E-Prime software (Version 3.0, Psychology Software Tools, Inc., Pittsburgh, PA, USA) was used for stimulus display and data acquisition. Data analyses were conducted using SPSS Statistics 20.0 (IBM, USA).

During the encoding phase, apart from the average RT per task condition, we calculated the differential RT by subtracting the RT under the other-referential condition from the corresponding RT in the self-referential (yielding SR bias RT) and mother-referential conditions (yielding MR bias RT), as well as the difference between the self-referential and mother-referential RT (designated as SM bias RT).

During the recognition phase, we adhered to signal detection theory as previously established4,7,9 to operationalize two pivotal indices: the first being the sensitivity index d', which is computed as the difference between the hit rate and false alarm rate; a higher d' signifies superior recognition performance, indicating an enhanced ability to discriminate signals from noise.

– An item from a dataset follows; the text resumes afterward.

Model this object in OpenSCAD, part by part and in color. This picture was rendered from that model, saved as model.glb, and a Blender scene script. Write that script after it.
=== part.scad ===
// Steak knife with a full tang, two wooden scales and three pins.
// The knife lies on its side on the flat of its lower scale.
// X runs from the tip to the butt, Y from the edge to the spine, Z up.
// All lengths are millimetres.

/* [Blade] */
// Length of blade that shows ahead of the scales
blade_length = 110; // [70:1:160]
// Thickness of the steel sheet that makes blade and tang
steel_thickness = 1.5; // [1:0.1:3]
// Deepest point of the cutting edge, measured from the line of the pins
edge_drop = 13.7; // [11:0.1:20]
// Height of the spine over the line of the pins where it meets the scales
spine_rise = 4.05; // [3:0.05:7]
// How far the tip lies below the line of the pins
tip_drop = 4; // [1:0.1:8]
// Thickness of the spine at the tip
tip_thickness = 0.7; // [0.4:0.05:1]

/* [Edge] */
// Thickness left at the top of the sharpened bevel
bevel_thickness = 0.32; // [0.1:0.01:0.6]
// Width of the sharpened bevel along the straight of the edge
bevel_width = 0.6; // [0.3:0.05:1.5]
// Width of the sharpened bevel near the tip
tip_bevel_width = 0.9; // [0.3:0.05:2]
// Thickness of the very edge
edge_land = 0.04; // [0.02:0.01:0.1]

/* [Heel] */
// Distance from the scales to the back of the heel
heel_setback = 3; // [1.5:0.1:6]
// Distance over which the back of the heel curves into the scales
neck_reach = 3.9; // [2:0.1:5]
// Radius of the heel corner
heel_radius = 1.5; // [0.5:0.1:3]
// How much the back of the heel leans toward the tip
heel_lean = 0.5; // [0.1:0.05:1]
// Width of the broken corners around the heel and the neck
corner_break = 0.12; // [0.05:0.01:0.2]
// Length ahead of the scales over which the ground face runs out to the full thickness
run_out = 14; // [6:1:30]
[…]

The second critical variable was the response bias or criterion value. In the present investigation, we derived three unique response bias scores based on these calculations: the SRE bias score, the Mother-Referential Effect (MRE) bias score, and the Self-Mother (SM) bias score. These were respectively defined as the difference between the “self-referential d” and the “other-referential d” (“self-referential d” minus “other-referential d”), the difference between the “mother-referential d” and the “other-referential d” (“mother-referential d” minus “other-referential d”), and the difference between the “self-referential d” and the “mother-referential d” (“self-referential d” minus “mother-referential d”).

Statistics

In the context of behavioral data collected during the encoding phase, a 4 (group: HC, MDD, BD, and first-episode SZ) × 3 (encoding condition: self-referential, mother-referential, and other-referential) repeated-measures analysis of variance (ANOVA) was employed to meticulously examine RT. The independent between-subjects factor reflected group membership, while the within-subjects factor denoted the different encoding contexts. This rigorous analytical approach was specifically tailored to discern potential interaction effects between diagnostic groups and various encoding conditions.

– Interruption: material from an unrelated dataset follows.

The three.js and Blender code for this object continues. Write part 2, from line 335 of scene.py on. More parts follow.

Furthermore, a separate 4 × 3 repeated measures ANOVA was conducted to scrutinize RT biases corresponding SR bias RT, MR bias RT, and SM bias RT. This investigation aimed at revealing any diagnostic category-specific variations in the distinct patterns of bias that emerged during the encoding process.

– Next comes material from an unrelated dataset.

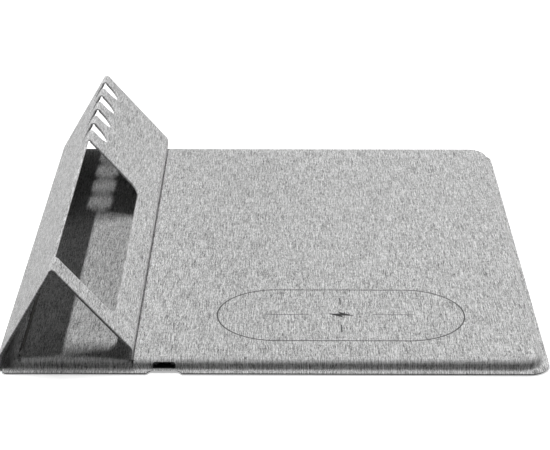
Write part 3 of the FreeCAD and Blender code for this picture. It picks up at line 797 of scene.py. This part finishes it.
def rounded_rectangle(low, high, left_radius, right_radius, left_scale=FREE, right_scale=FREE):
    """Loop round a slab, with its left and right corner radii and its side scales apart."""
    points, scales = [], []
    corners = [
        (high.x, low.y, right_radius, -90, right_scale),
        (high.x, high.y, right_radius, 0, FREE),
        (low.x, high.y, left_radius, 90, left_scale),
        (low.x, low.y, left_radius, 180, FREE),
    ]
    for x, y, radius, first, after in corners:
        inward = (-1 if x == high.x else 1, -1 if y == high.y else 1)
        if radius == 0:
            points.append((x, y))
            scales.append(after)
            continue
        cx, cy = x + inward[0] * radius, y + inward[1] * radius
        steps = 12
        for k in range(steps + 1):
            a = math.radians(first + 90 * k / steps)
            points.append((cx + radius * math.cos(a), cy + radius * math.sin(a)))
            scales.append(after if k == steps else FREE)
    return points, scales


def cap_rings():
    """Fabric cap from its inner face, down the inside, round the foot, up the wall and over the edge."""
    inner = EDGE_ROUND - COVER_THICK
    rings = [(EDGE_ROUND, TOP_Z - COVER_THICK, 0.0)]
    for turn in (45, 0):
        a = math.radians(turn)
        rings.append((COVER_THICK + inner * (1 - math.cos(a)),
                      TOP_Z - EDGE_ROUND + inner * math.sin(a), 0.0))
    # third numbers: how much the edge is lightened, partly as wear and partly as painted highlight, most
    # on the rounded top edge
    rings += [(COVER_THICK, DECK_Z, 1.0), (-FLARE, DECK_Z, 0.6)]
    for turn in (75, 60, 45, 30, 15, 0):
        a = math.radians(turn)
        rings.append((-FLARE * (1 - math.cos(a)), DECK_Z + FLARE * (1 - math.sin(a)),
                      0.6 * math.sin(a)))
    for turn in range(0, 91, 15):
        a = math.radians(turn)
        rings.append((EDGE_ROUND * (1 - math.cos(a)), TOP_Z - EDGE_ROUND + EDGE_ROUND * math.sin(a),
                      0.8 * math.sin(2 * a)))
    rings.append((EDGE_ROUND + TOP_BAND, TOP_Z, 0.0))
    return rings


def drape(points, low, high, radius):
    """Fabric coordinates of a cap: the flat top's own, carried on down the walls."""
    near = np.clip(points[:, :2], (low.x + radius, low.y + radius), (high.x - radius, high.y - radius))
    out = points[:, :2] - near
    size = np.linalg.norm(out, axis=1)
    out = out / np.where(size < 1e-6, 1.0, size)[:, None]
    hang = np.clip(TOP_Z - points[:, 2], 0, TOP_Z)
    flat = points[:, :2] + out * hang[:, None]
    return np.column_stack([flat, np.zeros(len(points))])


def points_of(mesh):
    co = np.zeros(len(mesh.vertices) * 3)
    mesh.vertices.foreach_get("co", co)
    return co.reshape(-1, 3) / MM


def make_cap(node, low, high, left_radius, right_radius, left_scale, right_scale, groove_x=None):
    """Fabric cap over a slab, with a pressed groove along Y where groove_x says."""
    points, scales = rounded_rectangle(low, high, left_radius, right_radius, left_scale, right_scale)
    outline = stepped(points, scales, CELL)
    rows = [groove_x + GROOVE_HALF * k / 4 for k in range(-4, 5)] if groove_x else []

    def place(x, y, z):
        solid = np.column_stack([x, y, z])
        if groove_x:
            slope = np.clip(1 - np.abs(x - groove_x) / GROOVE_HALF, 0, 1)
            ends = np.clip((HALF_TENT - EDGE_ROUND - np.abs(y)) / GROOVE_RUN_OUT, 0, 1)
            solid[:, 2] -= GROOVE_DEPTH * slope ** 1.5 * ends * (z > TOP_Z - 0.3)
        return solid

    obj, _ = skin(f"{node}_fabric", [outline], cap_rings(), place, rows=rows)
    return obj


def cut_with(obj, cutter):
    """Boolean difference, applied."""
    modifier = obj.modifiers.new("cut", "BOOLEAN")
    modifier.operation = "DIFFERENCE"
    modifier.solver = "EXACT"
    modifier.object = cutter
    bpy.context.view_layer.update()
    graph = bpy.context.evaluated_depsgraph_get()
    mesh = bpy.data.meshes.new_from_object(obj.evaluated_get(graph), depsgraph=graph)
    obj.modifiers.clear()
    obj.data = mesh
    bpy.data.objects.remove(cutter)


def port_outline(grow=0.0):
    """Port opening seen from the front: generous upper corners, small lower corners."""
    x0, x1 = port_low.x - PORT_FIT - grow, port_high.x + PORT_FIT + grow
    z0, z1 = port_low.z - PORT_FIT - grow, port_high.z + PORT_FIT + grow
    points = []
    corners = ((x1, z0, PORT_FOOT_RADIUS, -90), (x1, z1, PORT_TOP_RADIUS, 0),
               (x0, z1, PORT_TOP_RADIUS, 90), (x0, z0, PORT_FOOT_RADIUS, 180))
    for x, z, radius, first in corners:
        radius += grow
        cx = x - radius if x == x1 else x + radius
        cz = z - radius if z == z1 else z + radius
        for k in range(9):
            a = math.radians(first + 90 * k / 8)
            points.append((cx + radius * math.cos(a), cz + radius * math.sin(a)))
    return points


def prism_y(name, outline, y0, y1):
    """Solid with an XZ outline, from y0 to y1."""
    count = len(outline)
    solid = [(x, y, z) for y in (y0, y1) for x, z in outline]
    faces = [list(range(count)), list(range(count, 2 * count))]
    faces += [[i, (i + 1) % count, count + (i + 1) % count, count + i] for i in range(count)]
    return mesh_object(name, solid, faces)


def tube(name, path, radius, sides=10):
    """Closed ring of round section that follows a path in an XZ plane."""
    path = np.array(path)
    ahead = np.roll(path, -1, axis=0) - np.roll(path, 1, axis=0)
    ahead /= np.linalg.norm(ahead, axis=1)[:, None]
    back = np.array((0, 1, 0))
    side = np.cross(ahead, back)
    solid, faces = [], []
    for i, point in enumerate(path):
        for k in range(sides):
            a = 2 * math.pi * k / sides
            solid.append(point + side[i] * radius * math.cos(a) + back * radius * math.sin(a))
    count = len(path)
    for i in range(count):
        for k in range(sides):
            j, m = (i + 1) % count, (k + 1) % sides
            faces.append([i * sides + k, i * sides + m, j * sides + m, j * sides + k])
    return mesh_object(name, solid, faces)


def wall_at(z):
    """Where the front wall's face lies at a height, with its rounded top edge."""
    rise = max(0.0, z - (TOP_Z - EDGE_ROUND))
    return FRONT_WALL + EDGE_ROUND - math.sqrt(EDGE_ROUND ** 2 - rise ** 2)


def make_mat():
    obj = make_cap("mat_cover", mat_low, mat_high, 0, MAT_CORNER, SEAM, FREE)
    cutter = prism_y("port_cutter", port_outline(), FRONT_WALL - 2, FRONT_WALL + 3)
    cut_with(obj, cutter)
    points = points_of(obj.data)
    write_attribute(obj, "weave", drape(points, mat_low, mat_high, MAT_CORNER) * MM)
    finish_piece(obj, outer_fabric, body="base", replaces=["mat_cover"])
    shade_smooth(obj.data)
    make_piping()


def make_piping():
    """Rounded bound edge round the port's opening."""
    path = [(x, wall_at(z) + PIPING / 2, z) for x, z in port_outline(PIPING / 2)]
    rim = tube("port_piping", path, PIPING)
    rim_points = points_of(rim.data)
    write_attribute(rim, "weave", drape(rim_points, mat_low, mat_high, MAT_CORNER) * MM)
    # the piping is lightened all over: partly wear, partly painted highlight
    write_attribute(rim, "wear_and_highlight", np.ones(len(rim_points)))
    finish_piece(rim, outer_fabric, body="base")


def make_stand():
    crease_x = stand_low.x + CREASE_INSET
    obj = make_cap("stand_cover", stand_low, stand_high, STAND_CORNER, 0, FREE, SEAM, groove_x=crease_x)
    write_attribute(obj, "weave", drape(points_of(obj.data), stand_low, stand_high, STAND_CORNER) * MM)
    finish_piece(obj, stand_fabric, body="base", replaces=["stand_cover"])
    paint_crease_shade(obj, crease_x)


def paint_crease_shade(obj, crease_x):
    """Painted shade: near-black fabric on the faces down in the crease."""
    obj.data.materials.append(crease_fabric)
    for face in obj.data.polygons:
        place = face.center / MM
        in_groove = abs(place.x - crease_x) < GROOVE_HALF * 0.8
        sunk = GROOVE_LIP < TOP_Z - place.z < GROOVE_DEPTH
        if in_groove and sunk and face.normal.z > 0.1:
            face.material_index = 1


def make_seam():
    """Pressed strip that joins the stand to the mat, a little below the top face."""
    top = TOP_Z - SEAM_FLOOR
    low = Vector((stand_high.x - SEAM_LAP, SEAM_END - HALF_TENT, top - COVER_THICK))
    high = Vector((mat_low.x + SEAM_LAP, HALF_TENT - SEAM_END, top))
    outline = stepped(*rounded_rectangle(low, high, 0, 0), CELL)
    obj, flat = skin("seam_strip_fabric", [outline], flange_rings(low.z, high.z, GRIP_SOFT), upright)
    weave_along(obj, flat, 0.0)
    finish_piece(obj, outer_fabric, body="base")


def flange_outline(low, high):
    """Border round the pad, with the shallow bay in front of the port."""
    points, scales = rounded_rectangle(low, high, SPINE_CORNER, SHEET_CORNER)
    middle = (port_low.x + port_high.x) / 2
    bay = []
    for side in (-1, 1):
        steps = 8
        for k in range(steps + 1):
            t = k / steps if side < 0 else 1 - k / steps
            x = middle + side * (NOTCH_OUTER + (NOTCH_INNER - NOTCH_OUTER) * t) / 2
            bay.append((x, low.y + LEDGE * (3 * t * t - 2 * t ** 3)))
    return stepped(points + bay, scales + [FREE] * len(bay), CELL)


def upright(x, y, z):
    """Place function of a flat sheet that lies level."""
    return np.column_stack([x, y, z])


def flange_rings(z0, z1, soft, set_in=0.0):
    """Rim of a flat sheet with both edges rounded, all of it set in from its outline."""
    upper = [(0.0, z1 - soft, 0.6), (soft * 0.3, z1 - soft * 0.3, 0.6), (soft, z1, 0.4),
             (soft + 0.4, z1, 0.0)]
    lower = [(distance, z0 + z1 - z, worn_and_lit) for distance, z, worn_and_lit in reversed(upper)]
    return [(distance + set_in, z, worn_and_lit) for distance, z, worn_and_lit in lower + upper]


def make_flange(node, low, high, soft, set_in, material):
    rings = flange_rings(low.z, high.z, soft, set_in)
    obj, flat = skin(f"{node}_skin", [flange_outline(low, high)], rings, upright)
    weave_along(obj, flat, 0.0)
    finish_piece(obj, material, body="base", replaces=[node])
    return obj


def make_underside():
    border = make_flange("border_sheet", border_low, border_high, BORDER_SOFT, 0.0,
                         border_fabric)
    make_flange("grip_base", grip_low, grip_high, GRIP_SOFT, GRIP_INSET,
                rubber_material())


make_mat()
make_stand()
make_seam()
make_underside()


def dress_cad_nodes():
    """Procedural materials for the CAD parts that keep their shape, by the record's material slot."""
    for obj in frame["nodes"].values():
        if obj.hide_render:
            continue
        for place in obj.material_slots:
            place.material = CAD_MATERIALS[place.material.name.split(".")[0]]


dress_cad_nodes()


# ---- studio: places and sizes in metres, power in watts ----
WORLD_STRENGTH = 0.065
FLOOR_HALF = 12.0
FLOOR_DROP = 0.0002      # keeps the floor clear of the underside
FLOOR_GLOW = 0.45


def area_light(name, place, target, width, depth, power):
    data = bpy.data.lights.new(name, "AREA")
    data.shape = "RECTANGLE"
    data.size, data.size_y = width, depth
    data.energy = power
    light = bpy.data.objects.new(name, data)
    light.location = place
    light.rotation_euler = (Vector(target) - Vector(place)).to_track_quat("-Z", "Y").to_euler()
    bpy.context.scene.collection.objects.link(light)


def make_studio():
    world = bpy.data.worlds.new("studio")
    world.use_nodes = True
    background = world.node_tree.nodes["Background"]
    background.inputs["Color"].default_value = (1, 1, 1, 1)
    background.inputs["Strength"].default_value = WORLD_STRENGTH
    bpy.context.scene.world = world
    area_light("softbox_top", (-0.20, -0.04, 1.8), (-0.20, 0, 0), 0.06, 0.8, 23)
    area_light("softbox_left", (-1.4, 0.35, 0.42), (0, 0, 0), 0.7, 0.5, 9.5)
    area_light("softbox_right", (1.4, 0.35, 0.40), (0, 0, 0), 0.7, 0.5, 10.5)
    bpy.context.scene.view_settings.view_transform = "Standard"


def make_floor():
    """Plain pale floor that glows a little, so that it stays near white."""
    mesh = bpy.data.meshes.new("floor")
    corners = [(FLOOR_HALF * i, FLOOR_HALF * j, 0) for i, j in ((-1, -1), (1, -1), (1, 1), (-1, 1))]
    mesh.from_pydata(corners, [], [(0, 1, 2, 3)])
    floor = bpy.data.objects.new("floor", mesh)
    floor.location.z = -FLOOR_DROP
    bpy.context.scene.collection.objects.link(floor)
    n = Nodes("floor")
    n.surface(Base_Color=grey(0.9), Roughness=0.9, Emission_Color=grey(1.0), Emission_Strength=FLOOR_GLOW)
    mesh.materials.append(n.material)
    floor.visible_diffuse = False


make_studio()
make_floor()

During the subsequent recognition phase, analogous repeated measures ANOVAs with an identical design as used in the encoding stage were applied independently to recognition scores and bias scores. Throughout this study, statistical significance was set at α = 0.05. Whenever significant interactions were detected, post-hoc analyses were conducted using simple effects models, accompanied by appropriate adjustments for multiple comparisons to mitigate family-wise error rate.